Several hospital leaders and Republican legislators also argued it was premature to put restrictions on the fees until the study is completed and can inform officials whether those fees are vital to facilities or are harming state residents.

“This is more of a ready-fire-aim approach than a ready-aim-fire approach,” said Nico Brown, chief strategy officer for Vail Health. “If a study is being proposed, then it makes no sense to add penalties to hospitals that are serving Coloradans every day.”

But co-sponsoring Rep. Andy Boesenecker, D-Fort Collins, noted that Connecticut limited facility fees for telehealth without creating “a dystopian world for health care” and said the minimal immediate protections of the bill will help patients now suffering financial harm from fees.

“This is not an anti-health-care-worker bill.

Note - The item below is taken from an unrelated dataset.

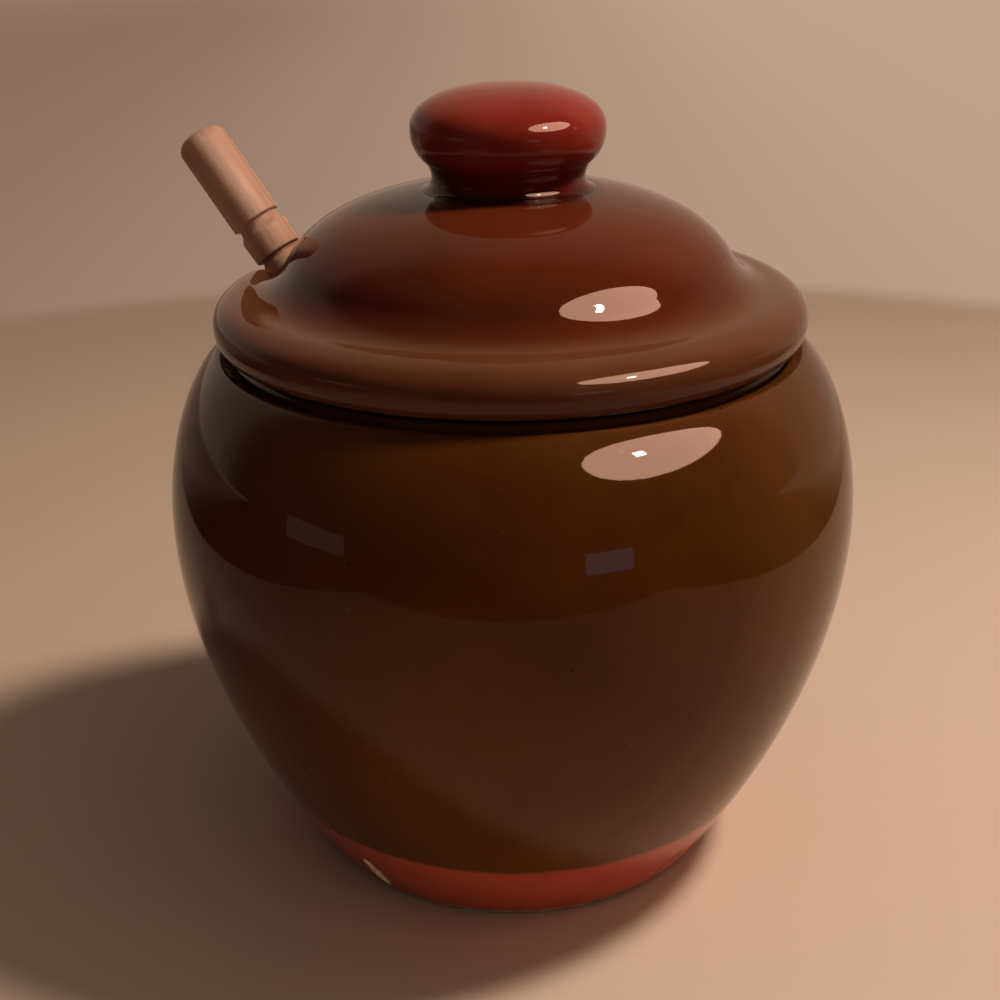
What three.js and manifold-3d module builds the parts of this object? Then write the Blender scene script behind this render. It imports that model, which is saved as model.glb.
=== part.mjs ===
// Honey pot: bellied stoneware body, loose domed lid with a rolled flange, a knob
// luted onto the dome, and a turned wooden dipper that leans out through a notch in
// the lid. Millimetres, +Z up, the table at z = 0, the dipper leaning towards -X.
import * as THREE from "three";
import { mergeVertices } from "three/addons/utils/BufferGeometryUtils.js";
import Module from "manifold-3d";

// Body, outside
const mouthR = 42.7;
const mouthEdge = 1.5;
const seatWidth = 4.2;
const seatOuterR = mouthR + mouthEdge + seatWidth;
const rimSlope = 3.9;
const ledgeStep = 0.6;
const ledgeDrop = 1.1;
const ledgeEdge = 0.9;
const ledgeTilt = 0.05;
const shoulderR = seatOuterR + rimSlope;
const bellyBulge = 9.7;
const bellyR = shoulderR + bellyBulge;
const bandIn = 24;
const bandR = bellyR - bandIn;
const bandZ = 2;
const bellyZ = 67.5;
const shoulderRise = 29.6;
const shoulderZ = bellyZ + shoulderRise;
const rimRise = 0.8;
const seatZ = shoulderZ + rimRise;
const lowerHandleR = 13;
const lowerHandleZ = 18.5;
const bellyHandleBelow = 22.4;
const bellyHandleAbove = 13.5;
const shoulderHandleR = 4.9;
const shoulderHandleZ = 3.7;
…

This is not an anti-nurse bill. This is not an anti-behavioral-health bill,” Boesenecker said, trying to answer criticism that HB 1215 will reverse the availability of telehealth care for mental health that has grown since 2020. “The conflict here is not between the bill and the folks who provide these services. The misunderstanding — or, perhaps, the disagreement — is with folks who continue to charge facility fees in places where it’s inequitable.”

Community benefits

And hospitals next will be asked to defend their community-benefit practices.

Nonprofit hospitals now must offer community benefits to maintain their nonprofit status, and those benefits can include charity care, Medicaid underpayments, physician recruitment, support for training and research. However, under HB 1243, sponsored by Boulder Democratic Rep. Judy Amabile, none of those would be counted toward a new minimum-benefit standard, noted Dan Weaver, UCHealth vice president of communications.

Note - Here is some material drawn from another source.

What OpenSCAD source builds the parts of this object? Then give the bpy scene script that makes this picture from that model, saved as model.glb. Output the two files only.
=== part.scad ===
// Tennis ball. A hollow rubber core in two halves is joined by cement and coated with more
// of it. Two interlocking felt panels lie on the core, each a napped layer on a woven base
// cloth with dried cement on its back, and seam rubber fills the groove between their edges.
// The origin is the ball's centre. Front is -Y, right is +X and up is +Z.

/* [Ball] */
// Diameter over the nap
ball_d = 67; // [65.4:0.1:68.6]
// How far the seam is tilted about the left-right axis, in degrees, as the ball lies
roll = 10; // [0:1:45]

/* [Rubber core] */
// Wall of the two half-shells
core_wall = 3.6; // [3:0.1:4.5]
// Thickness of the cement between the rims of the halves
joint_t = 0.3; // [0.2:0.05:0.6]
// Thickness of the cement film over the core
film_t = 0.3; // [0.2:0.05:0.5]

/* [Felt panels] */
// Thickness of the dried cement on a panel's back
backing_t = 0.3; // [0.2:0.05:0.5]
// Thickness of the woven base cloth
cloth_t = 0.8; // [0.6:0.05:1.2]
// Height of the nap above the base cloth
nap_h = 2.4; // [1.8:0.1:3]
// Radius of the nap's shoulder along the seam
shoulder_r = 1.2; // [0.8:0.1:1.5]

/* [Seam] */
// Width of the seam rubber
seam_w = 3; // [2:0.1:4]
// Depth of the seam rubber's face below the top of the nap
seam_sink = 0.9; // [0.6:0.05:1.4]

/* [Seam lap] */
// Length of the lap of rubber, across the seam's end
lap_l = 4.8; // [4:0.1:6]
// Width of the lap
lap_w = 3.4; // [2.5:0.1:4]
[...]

The bill — scheduled for a 1:30 p.m. hearing Wednesday in the House Public and Behavioral Health and Human Services Committee — would require spending 3% of net patient revenues on other benefits over the next three years, increasing that number to 5% by seven years out. Those hospitals also must complete community-benefit implementation plans that assess and focus on the needs of the surrounding community.

Polis, who included HB 1243 in his priority health-care bills for this session, said in his State of the State Address that he expects benefits to include mental health, maternity care, healthcare workforce growth and support for social determinants of health like housing and food.

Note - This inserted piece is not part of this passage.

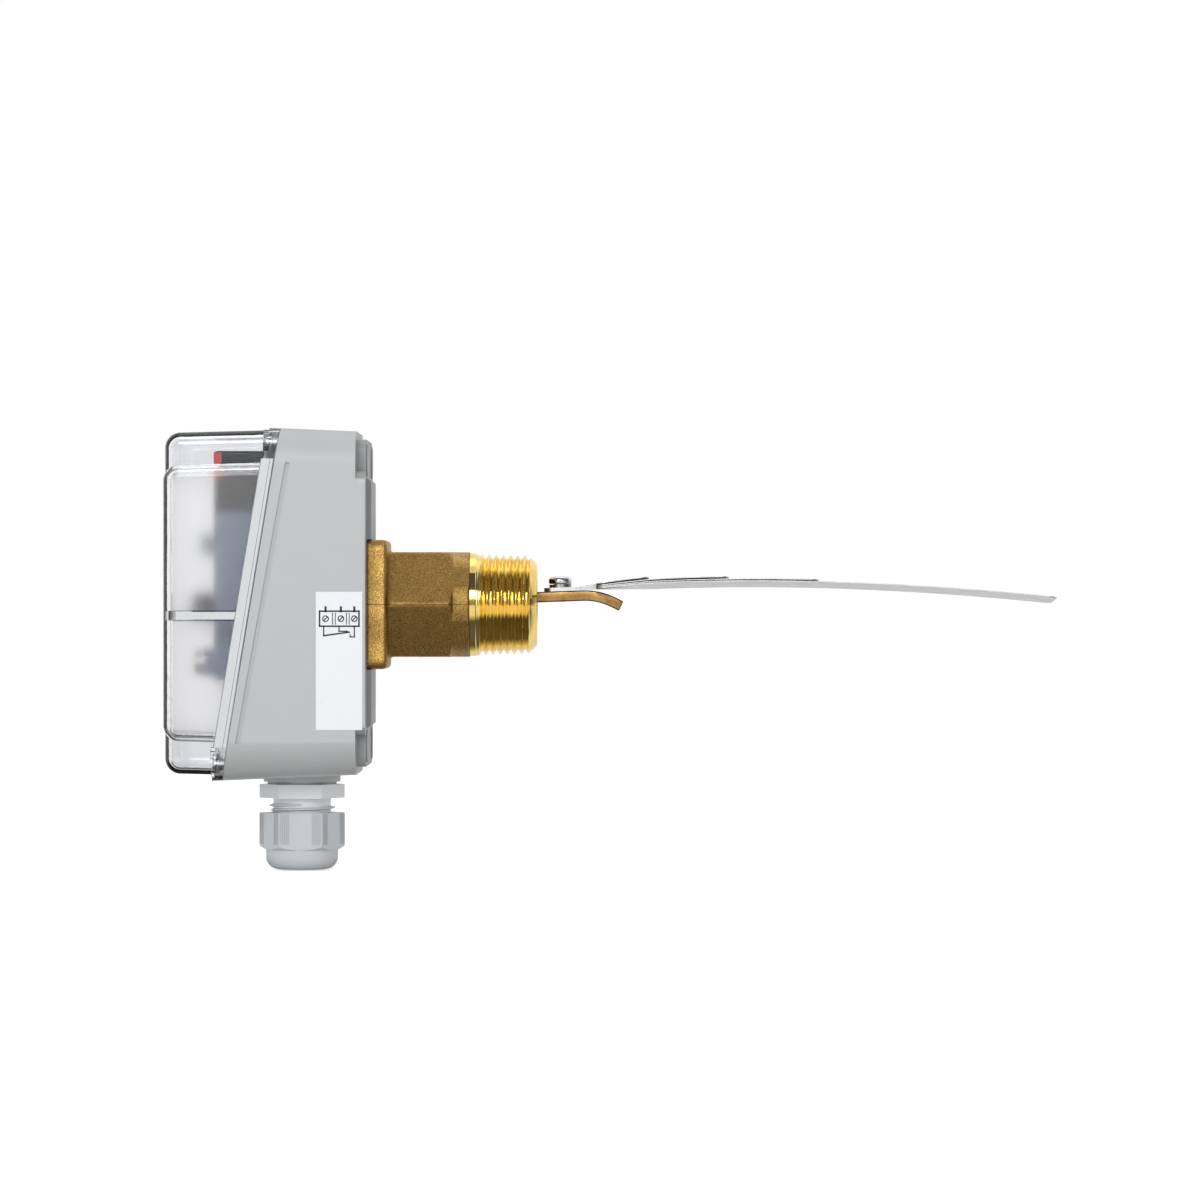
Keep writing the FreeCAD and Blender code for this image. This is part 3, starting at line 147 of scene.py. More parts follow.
def mixed(tree, factor, first, second, blend="MIX"):
    node = tree.nodes.new("ShaderNodeMix")
    node.data_type = "RGBA"
    node.blend_type = blend
    for index, value in ((0, factor), (6, first), (7, second)):
        if isinstance(value, bpy.types.NodeSocket):
            tree.links.new(value, node.inputs[index])
        else:
            node.inputs[index].default_value = value
    return node.outputs[2]


def split(tree, coordinates):
    """Sockets X, Y and Z of texture coordinates such as Object or Normal."""
    node = tree.nodes.new("ShaderNodeSeparateXYZ")
    source = tree.nodes.new("ShaderNodeTexCoord").outputs[coordinates]
    tree.links.new(source, node.inputs["Vector"])
    return node.outputs


def all_of(tree, *masks):
    """Product of masks: where every one of them holds."""
    product = masks[0]
    for mask in masks[1:]:
        product = math_node(tree, "MULTIPLY", product, mask)
    return product


def new_group(name, inputs, outputs):
    tree = bpy.data.node_groups.new(name, "ShaderNodeTree")
    for label, value in inputs:
        kind = "NodeSocketVector" if isinstance(value, tuple) else "NodeSocketFloat"
        socket = tree.interface.new_socket(label, in_out="INPUT", socket_type=kind)
        socket.default_value = value
    for label in outputs:
        tree.interface.new_socket(label, in_out="OUTPUT", socket_type="NodeSocketFloat")
    return tree, tree.nodes.new("NodeGroupInput").outputs, tree.nodes.new("NodeGroupOutput").inputs


def place_group(tree, group, **inputs):
    node = tree.nodes.new("ShaderNodeGroup")
    node.node_tree = group
    for label, value in inputs.items():
        node.inputs[label.replace("_", " ")].default_value = value
    return node.outputs


def choose_shader(tree, mask, first, second):
    """Give the material the second shader where the mask holds, and else the first."""
    choice = add(tree, "MixShader", Fac=mask)
    tree.links.new(first, choice.inputs[1])
    tree.links.new(second, choice.inputs[2])
    tree.links.new(choice.outputs["Shader"], tree.nodes["Material Output"].inputs["Surface"])


def new_material(name, colour, roughness, metallic=0.0, **uniform):
    """Material with one Principled shader; keywords are its other plain values."""
    material = bpy.data.materials.new(name)
    material.use_nodes = True
    tree = material.node_tree
    tree.nodes.clear()
    shader = add(tree, "BsdfPrincipled", Base_Color=colour, Roughness=roughness,
                 Metallic=metallic, **uniform)
    output = tree.nodes.new("ShaderNodeOutputMaterial")
    tree.links.new(shader.outputs["BSDF"], output.inputs["Surface"])
    return material, tree, shader


def bump(tree, shader, height, depth_mm):
    node = add(tree, "Bump", Strength=1.0, Distance=depth_mm * MM, Height=height)
    tree.links.new(node.outputs["Normal"], shader.inputs["Normal"])


def base_colour(material):
    """Tree of a material, the socket of its colour, and what feeds that socket."""
    socket = material.node_tree.nodes["Principled BSDF"].inputs["Base Color"]
    return material.node_tree, socket, socket.links[0].from_socket


# ---------------------------------------------------------------- materials: shared effects
def make_moulded_skin():
    """Fine grain and faint cloudiness of moulded plastic. Sizes in millimetres."""
    tree, given, out = new_group("moulded_skin", (("Grain size", 0.35), ("Cloud size", 9.0)),
                                 ("Height", "Cloud"))
    place = tree.nodes.new("ShaderNodeTexCoord").outputs["Object"]
    grain_scale = math_node(tree, "DIVIDE", 1000.0, given["Grain size"])
    grain = add(tree, "TexNoise", Vector=place, Scale=grain_scale, Detail=2.0)
    cloud_scale = math_node(tree, "DIVIDE", 1000.0, given["Cloud size"])
    cloud = add(tree, "TexNoise", Vector=place, Scale=cloud_scale, Detail=3.0)
    tree.links.new(grain.outputs["Fac"], out["Height"])
    tree.links.new(cloud.outputs["Fac"], out["Cloud"])
    return tree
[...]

“Some large hospital systems are making record profits, paying zero taxes and sitting on enormous reserves while overcharging customers. Meanwhile, they are consolidating providers, which drives up costs and leaves fewer options for Coloradans,” the governor said. “It’s time that we hold them accountable.”

Broader implications?

But Weaver noted that with Medicaid paying somewhere around 70% of the costs of care, hospitals need to be able to count its underpayments toward their community benefits for them to help fund the lack of reimbursements. Were the state to remove that option, hospitals would have to redirect resources, and that could lead to less access to providers for Medicaid recipients — which, in conjunction with the revenue losses from the limitations on facility fees, could have economic-development implications for this area, he said.

“Colorado as a whole — our economy and our businesses in this state — wants and needs a very strong health-care system in Colorado,” Weaver said. “Health care that is high quality, I think, helps people from across the nation want to move to Colorado and helps attract businesses that are more innovative.”